All of the data needs to be repeated exactly.

----------

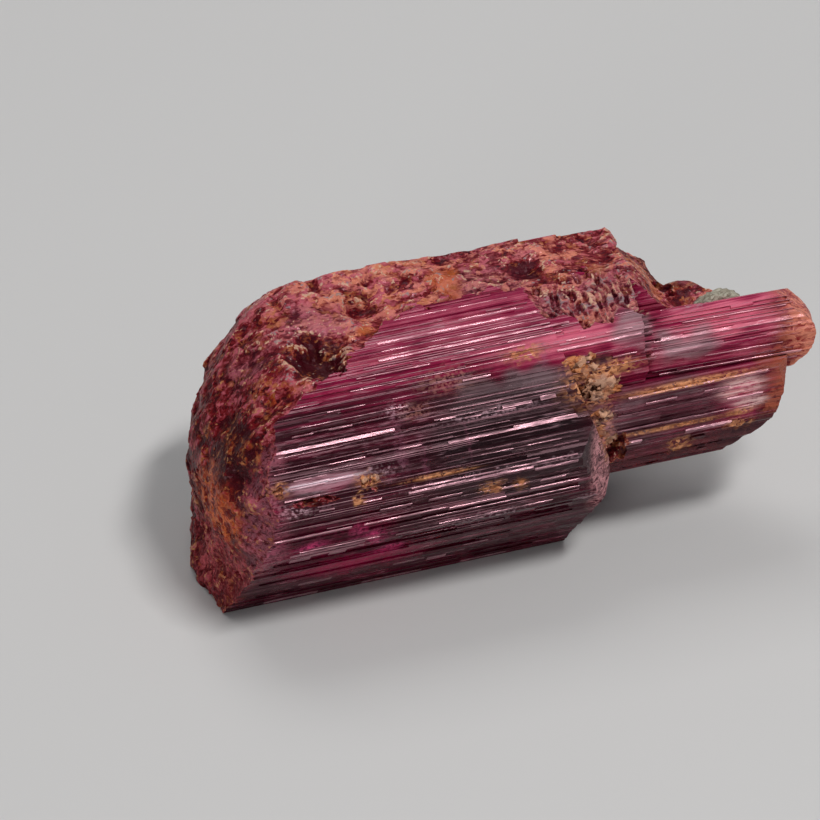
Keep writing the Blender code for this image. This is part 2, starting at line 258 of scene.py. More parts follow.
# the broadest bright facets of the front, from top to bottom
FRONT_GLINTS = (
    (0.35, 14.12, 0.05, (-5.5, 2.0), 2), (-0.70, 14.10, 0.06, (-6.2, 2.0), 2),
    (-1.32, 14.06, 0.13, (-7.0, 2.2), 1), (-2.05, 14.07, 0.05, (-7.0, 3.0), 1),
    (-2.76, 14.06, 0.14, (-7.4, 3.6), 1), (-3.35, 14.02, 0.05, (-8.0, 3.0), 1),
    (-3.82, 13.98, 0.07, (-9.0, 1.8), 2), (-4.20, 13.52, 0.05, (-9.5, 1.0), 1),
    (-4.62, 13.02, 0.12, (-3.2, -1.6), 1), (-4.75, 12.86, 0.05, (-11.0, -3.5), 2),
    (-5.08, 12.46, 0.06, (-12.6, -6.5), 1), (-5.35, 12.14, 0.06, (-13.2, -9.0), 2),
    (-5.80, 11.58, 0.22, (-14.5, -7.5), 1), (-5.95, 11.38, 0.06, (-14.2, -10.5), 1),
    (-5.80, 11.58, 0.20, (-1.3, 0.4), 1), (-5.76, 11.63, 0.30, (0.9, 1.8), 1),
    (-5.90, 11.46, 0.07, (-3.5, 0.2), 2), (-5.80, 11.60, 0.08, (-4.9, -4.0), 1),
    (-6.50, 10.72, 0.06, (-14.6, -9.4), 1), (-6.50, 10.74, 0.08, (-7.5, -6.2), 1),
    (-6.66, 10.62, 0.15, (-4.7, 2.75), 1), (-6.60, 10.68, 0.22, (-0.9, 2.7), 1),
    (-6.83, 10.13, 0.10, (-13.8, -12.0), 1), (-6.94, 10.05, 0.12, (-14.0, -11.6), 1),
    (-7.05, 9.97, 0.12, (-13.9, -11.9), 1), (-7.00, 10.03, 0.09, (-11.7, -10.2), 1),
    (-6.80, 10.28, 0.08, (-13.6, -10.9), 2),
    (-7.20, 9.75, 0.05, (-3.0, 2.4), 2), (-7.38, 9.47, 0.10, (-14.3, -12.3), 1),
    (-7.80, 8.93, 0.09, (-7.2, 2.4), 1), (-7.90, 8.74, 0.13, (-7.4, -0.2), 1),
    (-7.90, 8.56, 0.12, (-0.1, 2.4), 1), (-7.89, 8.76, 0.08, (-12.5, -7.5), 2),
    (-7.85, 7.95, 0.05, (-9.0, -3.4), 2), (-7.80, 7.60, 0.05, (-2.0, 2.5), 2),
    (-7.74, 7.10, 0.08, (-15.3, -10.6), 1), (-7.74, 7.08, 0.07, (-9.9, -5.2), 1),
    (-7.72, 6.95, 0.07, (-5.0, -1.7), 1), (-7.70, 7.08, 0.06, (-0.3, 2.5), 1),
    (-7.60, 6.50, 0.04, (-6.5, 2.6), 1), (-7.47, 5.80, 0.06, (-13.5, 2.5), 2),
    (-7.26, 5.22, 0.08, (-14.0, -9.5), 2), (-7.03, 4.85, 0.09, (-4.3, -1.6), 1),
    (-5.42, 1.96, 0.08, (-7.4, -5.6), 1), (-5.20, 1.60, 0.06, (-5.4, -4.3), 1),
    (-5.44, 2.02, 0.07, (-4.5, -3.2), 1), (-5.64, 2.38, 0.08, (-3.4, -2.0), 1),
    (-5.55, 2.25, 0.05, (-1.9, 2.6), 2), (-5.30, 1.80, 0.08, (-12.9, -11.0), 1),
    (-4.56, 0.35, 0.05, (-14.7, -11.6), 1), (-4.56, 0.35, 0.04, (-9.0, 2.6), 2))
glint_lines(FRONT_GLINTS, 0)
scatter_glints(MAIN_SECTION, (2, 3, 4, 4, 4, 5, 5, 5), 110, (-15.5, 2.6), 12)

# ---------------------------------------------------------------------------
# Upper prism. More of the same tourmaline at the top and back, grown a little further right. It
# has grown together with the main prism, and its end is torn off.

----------

FINISHED ANSWER:
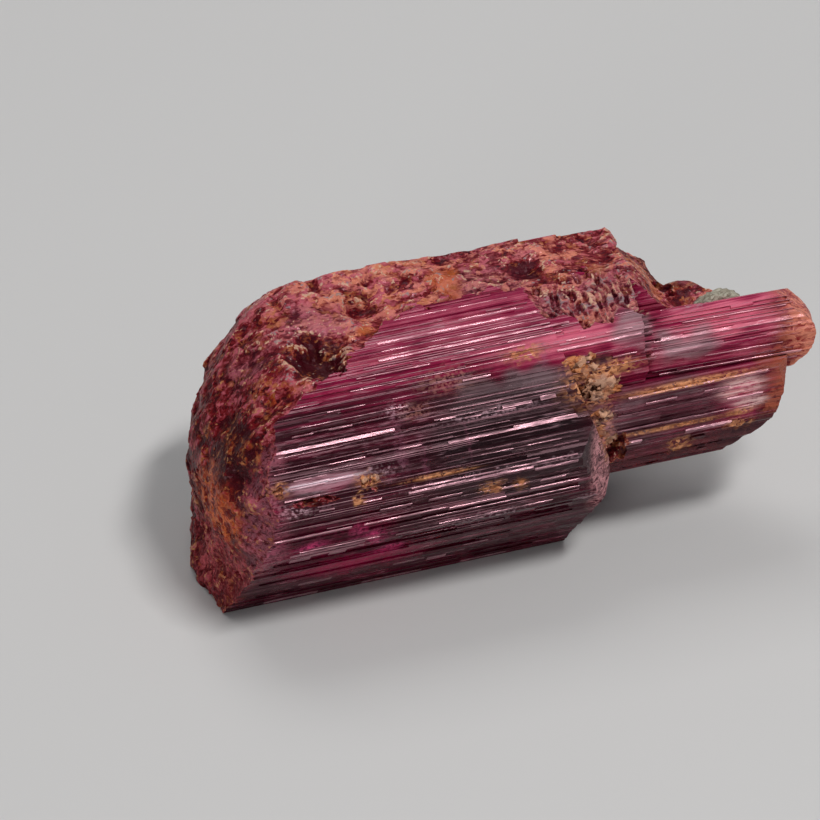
Keep writing the Blender code for this image. This is part 2, starting at line 258 of scene.py. More parts follow.
# the broadest bright facets of the front, from top to bottom
FRONT_GLINTS = (
    (0.35, 14.12, 0.05, (-5.5, 2.0), 2), (-0.70, 14.10, 0.06, (-6.2, 2.0), 2),
    (-1.32, 14.06, 0.13, (-7.0, 2.2), 1), (-2.05, 14.07, 0.05, (-7.0, 3.0), 1),
    (-2.76, 14.06, 0.14, (-7.4, 3.6), 1), (-3.35, 14.02, 0.05, (-8.0, 3.0), 1),
    (-3.82, 13.98, 0.07, (-9.0, 1.8), 2), (-4.20, 13.52, 0.05, (-9.5, 1.0), 1),
    (-4.62, 13.02, 0.12, (-3.2, -1.6), 1), (-4.75, 12.86, 0.05, (-11.0, -3.5), 2),
    (-5.08, 12.46, 0.06, (-12.6, -6.5), 1), (-5.35, 12.14, 0.06, (-13.2, -9.0), 2),
    (-5.80, 11.58, 0.22, (-14.5, -7.5), 1), (-5.95, 11.38, 0.06, (-14.2, -10.5), 1),
    (-5.80, 11.58, 0.20, (-1.3, 0.4), 1), (-5.76, 11.63, 0.30, (0.9, 1.8), 1),
    (-5.90, 11.46, 0.07, (-3.5, 0.2), 2), (-5.80, 11.60, 0.08, (-4.9, -4.0), 1),
    (-6.50, 10.72, 0.06, (-14.6, -9.4), 1), (-6.50, 10.74, 0.08, (-7.5, -6.2), 1),
    (-6.66, 10.62, 0.15, (-4.7, 2.75), 1), (-6.60, 10.68, 0.22, (-0.9, 2.7), 1),
    (-6.83, 10.13, 0.10, (-13.8, -12.0), 1), (-6.94, 10.05, 0.12, (-14.0, -11.6), 1),
    (-7.05, 9.97, 0.12, (-13.9, -11.9), 1), (-7.00, 10.03, 0.09, (-11.7, -10.2), 1),
    (-6.80, 10.28, 0.08, (-13.6, -10.9), 2),
    (-7.20, 9.75, 0.05, (-3.0, 2.4), 2), (-7.38, 9.47, 0.10, (-14.3, -12.3), 1),
    (-7.80, 8.93, 0.09, (-7.2, 2.4), 1), (-7.90, 8.74, 0.13, (-7.4, -0.2), 1),
    (-7.90, 8.56, 0.12, (-0.1, 2.4), 1), (-7.89, 8.76, 0.08, (-12.5, -7.5), 2),
    (-7.85, 7.95, 0.05, (-9.0, -3.4), 2), (-7.80, 7.60, 0.05, (-2.0, 2.5), 2),
    (-7.74, 7.10, 0.08, (-15.3, -10.6), 1), (-7.74, 7.08, 0.07, (-9.9, -5.2), 1),
    (-7.72, 6.95, 0.07, (-5.0, -1.7), 1), (-7.70, 7.08, 0.06, (-0.3, 2.5), 1),
    (-7.60, 6.50, 0.04, (-6.5, 2.6), 1), (-7.47, 5.80, 0.06, (-13.5, 2.5), 2),
    (-7.26, 5.22, 0.08, (-14.0, -9.5), 2), (-7.03, 4.85, 0.09, (-4.3, -1.6), 1),
    (-5.42, 1.96, 0.08, (-7.4, -5.6), 1), (-5.20, 1.60, 0.06, (-5.4, -4.3), 1),
    (-5.44, 2.02, 0.07, (-4.5, -3.2), 1), (-5.64, 2.38, 0.08, (-3.4, -2.0), 1),
    (-5.55, 2.25, 0.05, (-1.9, 2.6), 2), (-5.30, 1.80, 0.08, (-12.9, -11.0), 1),
    (-4.56, 0.35, 0.05, (-14.7, -11.6), 1), (-4.56, 0.35, 0.04, (-9.0, 2.6), 2))
glint_lines(FRONT_GLINTS, 0)
scatter_glints(MAIN_SECTION, (2, 3, 4, 4, 4, 5, 5, 5), 110, (-15.5, 2.6), 12)

# ---------------------------------------------------------------------------
# Upper prism. More of the same tourmaline at the top and back, grown a little further right. It
# has grown together with the main prism, and its end is torn off.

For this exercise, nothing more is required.